The siciliana was firmly established as a signifier of a pastoral context in the operas of Sicilian-born Alessandro Scarlatti — who inherited the musical influences of his native Palermo and transmitted them to the Neapolitan School, establishing its birth and massive European success — though only two of his slow arias in 12/8 are actually titled "aria siciliana" in the scores. Monelle notes that the texts of Scarlatti's siciliana arias are generally lamenting and melancholic. Several written references to the genre are known from earlier in the 1600s; and sicilianas are described in musical dictionaries since 1703.

Further examples of Baroque sicilianas are found in J. S. Bach's music: for instance, in his Sonata in G minor for solo violin, BWV 1001, in his Sonata in E-flat for flute and harpsichord, BWV 1031, and in his Concerto in E for harpsichord and strings, BWV 1053. Other well-known Baroque sicilianas are: the middle movement of Antonio Vivaldi's Concerto Grosso, Op. 3, No. 11, from L'estro armonico (which Bach then transcribed as his Concerto in D minor for organ, BWV 596), the first movement of Giuseppe Tartini's "Devil's Trill Sonata" for violin, and the last movement of Arcangelo Corelli's Christmas Concerto, Op. 6, No. 8.

===Classical era===

Works in siciliana rhythm appear occasionally in the Classical period. Joseph Haydn, perhaps inspired by the bucolic associations of the genre, wrote a siciliana aria for soprano in his oratorio The Creation, "Nun beut die Flur das frische Grün" ("With verdure clad the fields appear"), to celebrate the creation of plants. For Mozart, the hesitating rhythm of the siciliana lent itself to the portrayal of grief, and some of Mozart's most powerful musical utterances are tragic sicilianas: the aria for soprano "Ach, ich fühl's, es ist verschwunden" ("Ah, my heart, 'tis gone forever") from The Magic Flute, the F-sharp minor slow movement of the Piano Concerto, K. 488, the F minor Adagio from the Piano Sonata, K. 280, and the finale of the String Quartet in D minor, K. 421. In a more cheerful A major, he used a siciliana as the opening theme of his Piano Sonata, K. 331.

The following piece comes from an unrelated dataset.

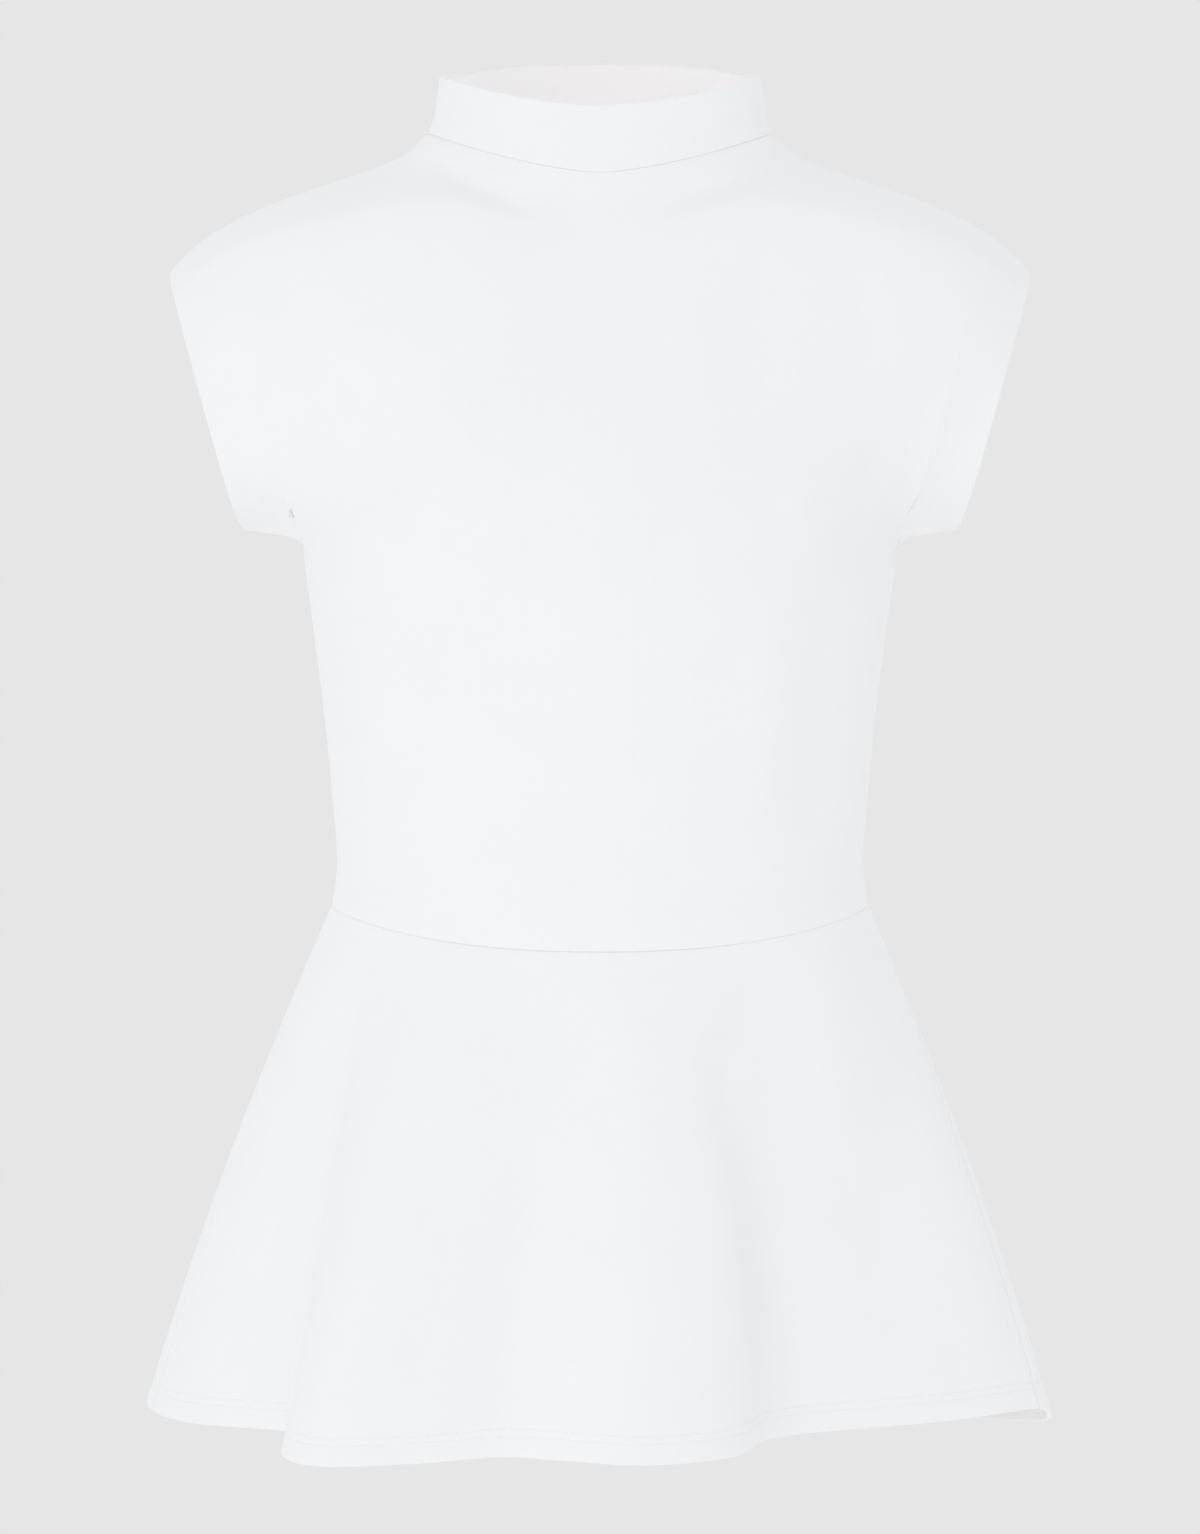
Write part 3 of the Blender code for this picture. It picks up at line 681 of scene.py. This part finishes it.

Other examples of Classical sicilianas are the third movement of Domenico Cimarosa's Oboe Concerto, the last movement of Carl Maria von Weber's Violin Sonata No. 5, and the second movement of Anton Reicha's Clarinet Quintet in F major, Op. 107.

The guitar virtuoso Mauro Giuliani (1781–1829) was very fond of the siciliana style and frequently composed in it. A notable example is the second movement of his Guitar Concerto No. 1 in A major, Op. 30. Another siciliana written for guitar (with vocal) is Franz Xaver Gruber's renowned Christmas carol, "Silent Night".

===Romantic era===

At the beginning of the Romantic period, John Field inserted a refined siciliana ("Siciliano") in G minor in his Fourth Concerto for Piano and Orchestra (1814). Bernhard Crusell used a "siciliano" as a slow part in one of his clarinet duets (1821). Later in the Romantic era, Brahms wrote a siciliana as the 19th variation in his Variations and Fugue on a Theme by Handel for solo piano (1861). In another set of variations by Brahms, the orchestral Variations on a Theme by Haydn (1873), the seventh variation also takes the form of a siciliana. The second of Moritz Moszkowski's Trois Morceaux poétiques, Op. 42 (1887), is a "Siciliano".

Hélène's aria, "Merci, jeunes amies" ("Thank you, beloved friends") from Verdi's opera Les vêpres siciliennes is another example of a siciliana, suited to its setting, and is referred to as such in the score, even though it is popularly called a bolero. The opening aria of Mascagni's masterpiece Cavalleria rusticana is the Siciliana "O Lola".

Ernest Chausson composed a sicilienne as the second movement of his Concerto for Piano, Violin, and String Quartet, Op. 21 (1892). The orchestral suite from Pelléas et Mélisande by Gabriel Fauré includes his well-known Sicilienne, which he had composed for an incomplete project in 1893.

===20th–21st centuries===

Examples of sicilianas in 20th-century music include Igor Stravinsky's Serenata from his ballet Pulcinella, Ottorino Respighi's Siciliana from "Ancient Airs and Dances", Suite No. 3, and Malcolm Arnold's Siciliano from the Little Suite No. 1 for Brass. Sergei Rachmaninoff utilized siciliana style and rhythms in three of his Op. 32 Preludes for piano: the B-flat minor (No. 2), the B minor (No. 10), and the B major (No. 11). Maurice Duruflé's Suite for Organ (Op. 5) contains a Sicilienne notable for its Impressionist harmonies, and another prominent example is the middle movement of Paul Hindemith's Organ Sonata No. 2.

Hungarian composer György Kurtág references the style in a surprising way in his 1987 magnum opus, Kafka-Fragmente Op. 24, for soprano and violin in the movement "Der wahre Weg" ("The true path"). Nino Rota's "Godfather Waltz" is a classic siciliana at the start of his Grammy-winning score for the 1972 film. "Hedwig's Theme", composed by John Williams for the Harry Potter films, is also in the siciliana genre, with a particular similarity to Fauré's Sicilienne. Other notable examples of siciliana style include the "Intrada" and "Rhapsody" from Gerald Finzi's 1939 cantata Dies Natalis.